Few things strike terror into the hearts of most Americans more than tax season. Whether it is the ever-looming threat of an audit, the hours spent staring at paperwork, or paying an expert only to learn that you owe money, it is generally an unpleasant time for most. Surely, you have heard the phrase “nothing is certain in life but death and taxes.” This month I’d like to convince you that tax season is an opportunity for you, and not something just to dread. Many people go through the motions each spring, but they miss small opportunities throughout the year to pay less in taxes when the bill comes due. Central to this issue is a simple question. Would you rather give the IRS a tax-free loan to hold your money all year, or would you rather have that money yourself? Second is, are your taxes set in stone each year? In other words, are there decisions that you can make that change your situation? Or is tax filing just an accounting exercise that is solved before you even start? I’d like to argue the former; there are many decisions you can make that drastically change your tax situation. Many people have the perception that their tax bill each year is chiseled into stone and an unchangeable result of their financial situation. In this article I want to show you one simple way that making a small adjustment in your tax decisions can lead to long-term savings.

Is a large tax refund a good thing?

 Do you get a big juicy tax refund each spring? Do you look forward to that refund and plan major purchasing decisions around its arrival? What if I told you if you are getting a large refund check that you are making a poor financial planning decision? A big refund check is exactly that—a refund of your own money back to you. If you haven’t been receiving that money in your paychecks throughout the year, that means you’ve been giving the U.S. Government a tax-free loan. My guess is that you probably don’t want to give the government a tax-free loan, so why do so many people fall into this trap? The answer is that many folks use IRS tax withholding as “forced saving” device. That is, they don’t have the willpower to save themselves, so they allow the government to use their money and “save” it for them, so they can receive as a lump sum the following year. Tax withholding is simply the portion of money your employer sets aside from your paychecks to cover your taxes. If you withhold too much, you loan the government your money and you will get a tax refund. If you withhold too little, the IRS sends you a bill.

Time Value of Money and your taxes

From a personal finance standpoint, the best option for your refund status is to get as close to “$0” as possible. Why? Because of a concept called “time value of money” or TVM for short. TVM means that your dollar today is worth more than a dollar in the future. This is because money can earn you interest throughout the year, either in investments like stocks and bonds or even in a high-yield savings account. In addition, inflation continually makes each dollar worth less as time goes on (about 2% less per year normally, but much more in the current economic environment).
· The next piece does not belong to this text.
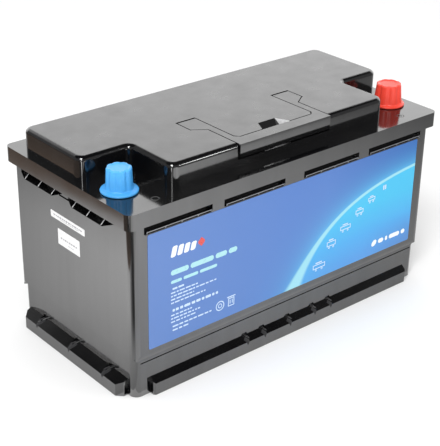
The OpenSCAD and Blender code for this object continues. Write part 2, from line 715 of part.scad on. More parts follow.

According to IRS filing statistics, the average tax refund for the 2019 tax season was $2,725. If you get paid twice a month and receive the average refund, you should have had an extra $105 in every paycheck. Consider if you took that $2,725 and invested it throughout the year in the stock market. With a modest return of about 6%, contributing monthly, you would have about $2,800 by end of the year. This doesn’t include inflation, which will make the difference even more dramatic. Obviously, this is not a lot of money for the average person, though it can be serious money for higher earners. But one of the benefits of following good personal finance habits is that many small differences throughout the year can add up to large differences over time. Regardless of the dollar amount, it will always be better to get access to your own money right away and become disciplined enough to invest and save wisely, as opposed to letting the government hold that money for you.